In the Zoological Collections, it is very important the Entomological one, consisting on many thousand of specimens from Venezia Giulia and from several other parts of the world. Most of the specimens (mainly coleopterans) belongs to the collections of Giuseppe Müller, famous entomologist and director of the Museum from 1928 to 1945. The Ichthyological Collections of the Civic Museum of Natural History of Trieste includes a great number of specimens, particularly sea-water ones. The FISH COLLECTION consists mainly on SHARKS and specimens of the beginning of the century, representing a concrete evidence of the original rich Ichthyofauna of the North-Adriatic regions. The Herpetological Collection has a great scientific and historical importance: it is composed (at present) of more than 3000 specimens and includes the entire herpetofauna of North-Adriatic regions. A very rich collection is also the Ornithological one, consisting on more than 4 thousand specimens (including nests, eggs, skeletons and beaks) from Venezia Giulia and several other parts of the world (including a unique collection of stuffed humming-birds -Trochilidae). The Theriological Collections of the Civic Museum of Natural History of Trieste includes a number of skulls, skeletons and stuffed specimens, particularly exotic and sea-water mammals.

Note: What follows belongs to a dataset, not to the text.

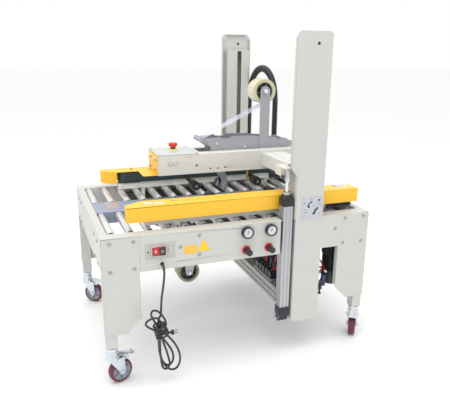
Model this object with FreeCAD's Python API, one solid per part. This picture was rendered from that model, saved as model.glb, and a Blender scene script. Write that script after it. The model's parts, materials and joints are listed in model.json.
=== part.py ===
import FreeCAD, Part
import math
import os
from FreeCAD import Vector as V

os.makedirs("parts", exist_ok=True)

# Random-size carton sealer: roller table on castors, two side belt units that
# grip the carton, and an upper taping head carried between two masts.
# Millimetres, +Z up. +X is the carton's direction of travel, -Y is the control side.
# Working coordinates start at the infeed end (x=0), the control-side face (y=0)
# and the floor (z=0); ORIGIN_X and ORIGIN_Y move them to the row's centre.

# ---- driving dimensions -------------------------------------------------
LEN = 1170.0            # table length
WID = 850.0             # outside width over the side panels
TABLE_H = 625.0         # top of the table frame
MAST_TOP = 1380.0       # top of both masts
T = 3.0                 # sheet thickness
RAIL_H = 147.0          # depth of the side panels
FLANGE = 60.0           # width of the rails' top flange
MID = WID / 2.0
ORIGIN_X = 603.64
ORIGIN_Y = 405.23
ROLLER_R = 16.0
ROLLER_Z = 611.0
ROLLER_PITCH = 75.5
ROLLER_X0 = 50.0
ROLLER_N = 15
SPIN_N = 4              # rollers at the infeed end that turn on their own
SPINE_Y = (345.0, 505.0)
MAST_X = (780.0, 935.0)
LEG_X0 = 806.0
GUIDE_X = (802.0, 913.0)
GUIDE_D = 60.0
SLOT_X = (846.5, 868.5)
HEAD_X = (305.0, 1060.0)
HEAD_Y = (332.0, 518.0)
HEAD_Z = (771.0, 860.0)
LIFT = 360.0            # travel of the upper head
TAPE_W = 72.0
TAPE_R = 56.0
CORE_R = 38.0
TAPE_Y = (389.0, 461.0)
ROLL_UP = (824.0, 1122.0)
ROLL_LO = (455.0, 278.0)
UNIT_MID = 425.0        # centre line between the two belt units
UNIT_IN = 273.0         # from that line to a unit's guard edge
UNIT_W = 88.0
UNIT_X = (112.0, 1148.0)
UNIT_Z = (657.0, 718.0)
UNIT_TRAVEL = 150.0
CASTOR_X = (25.0, 1145.0)
CASTOR_Y = (25.0, 825.0)
WHEEL_R = 50.0
TRAIL = 34.0
CYL = (773.5, 27.5)     # lift cylinder axis, control side
HOSE_R = 14.0
CORD_R = 4.2

parts = {}


def box(x0, x1, y0, y1, z0, z1):
    return Part.makeBox(x1 - x0, y1 - y0, z1 - z0, V(x0, y0, z0))


def cx(x0, x1, y, z, r):
    return Part.makeCylinder(r, x1 - x0, V(x0, y, z), V(1, 0, 0))


def cy(y0, y1, x, z, r):
    return Part.makeCylinder(r, y1 - y0, V(x, y0, z), V(0, 1, 0))


def cz(z0, z1, x, y, r):
    return Part.makeCylinder(r, z1 - z0, V(x, y, z0), V(0, 0, 1))


def outline(pts, rad=None):
    """Closed wire in a plane through 2-D points, with arcs of the given radii."""
    n = len(pts)
    rad = rad or [0] * n
    segs = []
    ends = []
    for i in range(n):
        p0, p1, p2 = V(*pts[i - 1], 0), V(*pts[i], 0), V(*pts[(i + 1) % n], 0)
        r = rad[i]
        if r <= 0:
            ends.append((p1, None, p1))
            continue
        a = (p0 - p1).normalize()
        b = (p2 - p1).normalize()
        half = a.getAngle(b) / 2.0
        d = r / math.tan(half)
        c = p1 + (a + b).normalize() * (r / math.sin(half))
        m = c + (p1 - c).normalize() * r
        ends.append((p1 + a * d, m, p1 + b * d))
    for i in range(n):
        s, m, e = ends[i]
        if m is not None:
            segs.append(Part.Arc(s, m, e).toShape())
        nxt = ends[(i + 1) % n][0]
        if (nxt - e).Length > 1e-6:
            segs.append(Part.LineSegment(e, nxt).toShape())
    return Part.Wire(segs)


def xz(pts, y0, y1, rad=None):
    f = Part.Face(outline(pts, rad))
    s = f.extrude(V(0, 0, y1 - y0))
    # map (u, v, w) to (x, y, z) = (u, y0 + w, v)
    m = FreeCAD.Matrix(1, 0, 0, 0, 0, 0, 1, y0, 0, 1, 0, 0, 0, 0, 0, 1)
    s = s.transformGeometry(m)
    return solid(s)


def yz(pts, x0, x1, rad=None):
    f = Part.Face(outline(pts, rad))
    s = f.extrude(V(0, 0, x1 - x0))
    m = FreeCAD.Matrix(0, 0, 1, x0, 1, 0, 0, 0, 0, 1, 0, 0, 0, 0, 0, 1)
    s = s.transformGeometry(m)
    return solid(s)


def xy(pts, z0, z1, rad=None):
    f = Part.Face(outline(pts, rad))
    s = f.extrude(V(0, 0, z1 - z0))
    s.translate(V(0, 0, z0))
    return s


def solid(s):
    if s.Volume < 0:
        s.reverse()
    sol = Part.Solid(s.Shells[0])
    if sol.Volume < 0:
        sol.reverse()
    return sol


def fuse(*shapes):
    out = shapes[0]
    if len(shapes) > 1:
        out = out.multiFuse(list(shapes[1:]))
    return out.removeSplitter()


def cut(a, *tools):
    return a.cut(list(tools)) if tools else a


def mirror_y(s, mid=MID):
    m = s.mirror(V(0, mid, 0), V(0, 1, 0))
    return m


def group(*shapes):
    return Part.makeCompound(list(shapes))


def add(name, shape):
    parts[name] = shape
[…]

The Geological, Mineralogical and Palaeontological Collections are composed of interesting material belonging mainly from excavations and caves of the Karst. The Palaeontological one consists of several fossils of Quaternary mammals (remains of at least 300 bears, mainly Ursus spelaeus and U. ligusticus) but also of CRETACEOUS REPTILES AND DINOSAURS (Duck-beak dino -Dolichosauridae, Aigialosauridae, crocodiles, all from the Karst of Trieste) and a very rich collection of fossil fish (mainly Karstic Cretaceous Ichthyofauna of 95 millions years ago, like the first European specimen of Tselfatia formosa, but also interesting specimens from the Croatian island of Hvar). The fossil insects from Radoboj (Cro) and the more than 2000 fossil remains of plants from Trbovlije (Slo) are very interesting as well. Finally, it is also noteworthy the ANTHROPOLOGICAL COLLECTION: recently improved and planned in a didactic way, with a unique sequence of casts and local finds it provides an evidence of the entire EVOLUTIONARY HISTORY OF MAN.
The Civic Museum of Natural History of Trieste has also a COLLECTION OF SHELLS AND CORALS and a Teratological collection. Unfortunately, for reasons of rooms, many collections of the Museum are only partly exposed or even not exposed at all.

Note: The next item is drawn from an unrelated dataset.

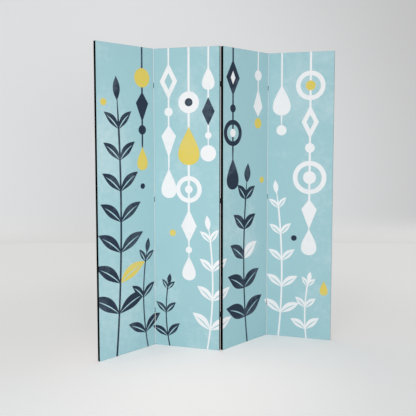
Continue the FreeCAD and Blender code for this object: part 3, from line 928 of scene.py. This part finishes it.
def paint_with_painted_light(name, centre, stops, foot=None):
    """Matt paint whose tone goes from stop to stop with the distance from a point of the room, which
    paints light and its falloff onto it. To the camera and in reflections it is a little brighter
    than the light on it makes it, by a glow that goes the same way, which is painted light too. A
    stop is a distance, a tone and a glow. A foot is a height, and the tone and glow that the paint
    has at the floor, which give way to the others up to there."""
    made, tree, shader = finish_of(name, Specular_IOR_Level=0.1, Roughness=0.9)
    place = put(tree, "ShaderNodeTexCoord").outputs["Object"]
    ends = {0: place, 1: centre}
    away = put(tree, "ShaderNodeVectorMath", ends, operation="DISTANCE").outputs["Value"]
    tone, glow = stops[0][1:]
    for (near, _, _), (far, next_tone, next_glow) in zip(stops, stops[1:]):
        share = ranged(tree, away, (near, far), interpolation_type="SMOOTHSTEP")
        tone, glow = mixed(tree, share, tone, next_tone), mixed(tree, share, glow, next_glow)
    if foot:
        top, low_tone, low_glow = foot
        up = put(tree, "ShaderNodeSeparateXYZ", {0: place}).outputs["Z"]
        share = ranged(tree, up, (0, top), interpolation_type="SMOOTHSTEP")
        tone, glow = mixed(tree, share, low_tone, tone), mixed(tree, share, low_glow, glow)
    rays = put(tree, "ShaderNodeLightPath")
    looks = rays.outputs["Is Camera Ray"]
    for kind in ("Is Glossy Ray", "Is Transmission Ray"):
        looks = calc(tree, "MAXIMUM", looks, rays.outputs[kind])
    tree.links.new(tone, shader.inputs["Base Color"])
    tree.links.new(glow, shader.inputs["Emission Color"])
    tree.links.new(looks, shader.inputs["Emission Strength"])
    return made


PALE = (0.868, 0.866, 0.862, 1)
# The floor is painted brightest and warmest just before the screen, a painted pool of light that also
# offsets the blue-green light the panels throw on it. Its glow rises again out towards the wall,
# which is painted light as well.
floor_painted_light_stops = (
    (0.10, (0.885, 0.880, 0.875, 1), (0.238, 0.196, 0.190, 1)),
    (1.10, PALE, (0.098, 0.098, 0.098, 1)),
    (1.40, PALE, (0.098, 0.098, 0.098, 1)),
    (2.90, PALE, (0.146, 0.146, 0.146, 1)),
)
floor.data.materials.append(paint_with_painted_light("pale floor, painted light pool", (-0.15, -0.40, 0), floor_painted_light_stops))
# The wall is painted lightest near a point low behind the screen and darker away from it: a painted
# falloff of light.
wall_painted_falloff_stops = (
    (2.4, (0.735, 0.740, 0.750, 1), (0.194, 0.196, 0.198, 1)),
    (5.2, (0.545, 0.545, 0.550, 1), (0.132, 0.132, 0.134, 1)),
)
wall_foot = (0.38, PALE, (0.104, 0.104, 0.104, 1))
wall.data.materials.append(paint_with_painted_light("grey wall, painted light falloff", (-0.6, 3.9, 0.5), wall_painted_falloff_stops, wall_foot))

# The light: an even sky, a soft lamp near the screen on its left, which the first two panels get
# most of, and a wide one further off before it. A grid before the near one keeps it off the floor.
world = bpy.data.worlds.new("sky")
bpy.context.scene.world = world
world.use_nodes = True
world.node_tree.nodes["Background"].inputs["Color"].default_value = (1, 1, 1, 1)
world.node_tree.nodes["Background"].inputs["Strength"].default_value = 0.635


def lamp(name, place, towards, size, watts, spread=180):
    """A round soft lamp, turned about Z and tipped until it looks at a point. A grid before it may
    narrow its spread, in degrees."""
    made = bpy.data.objects.new(name, bpy.data.lights.new(name, "AREA"))
    made.data.shape = "DISK"
    made.data.size = size
    made.data.energy = watts
    made.data.spread = math.radians(spread)
    made.location = place
    aim = np.array(towards) - np.array(place)
    tip = math.atan2(math.hypot(aim[0], aim[1]), -aim[2])
    made.rotation_euler = (tip, 0, math.atan2(aim[1], aim[0]) - math.pi / 2)
    made.visible_camera = False
    bpy.context.scene.collection.objects.link(made)


lamp("key", (-1.5, -2.5, 0.90), (-0.35, 0, 0.95), 0.9, 8.7, 120)
lamp("fill", (0.0, -8.5, 1.35), (0, 0, 0.7), 2.8, 140)

bpy.context.scene.view_settings.view_transform = "Standard"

Nowadays the Museum activity is directed towards the scientific research applied to the conservation and the management of endangered biotopes and species of North-Adriatic regions end/or the study and protection of karstic habitats. To reach these tasks in 2000 were founded the SECTION OF BIOKARSTIC STUDIES of the Museum that concentrate its activity in every aspect of karstic habitat conservation: from didactic and education to field and laboratory research. At the same time the Museum continues the improving of the study-collections, the enrichment of the library, and the providing of scientific and technical supply to researchers and graduating students.
Above all, today the Civic Museum of Natural History of Trieste encourages and promotes several initiatives about education, didactic and public information, in collaborations with universities, schools and others cultural and conservationistic associations. In particular the staff of the Museum:
organises lectures and prepares exhibitions concerning arguments of special interest in Natural History and Nature Conservation;
organises and promotes refresher courses for teachers;
co-ordinates some didactic programmes of Education to Nature Conservation by environmental training during Primary and Secondary School and by specific courses and seminary at the University of Trieste;
co-ordinates programmes of study, protection and habitat management of important biotopes such as ponds, caves and karstic landscape.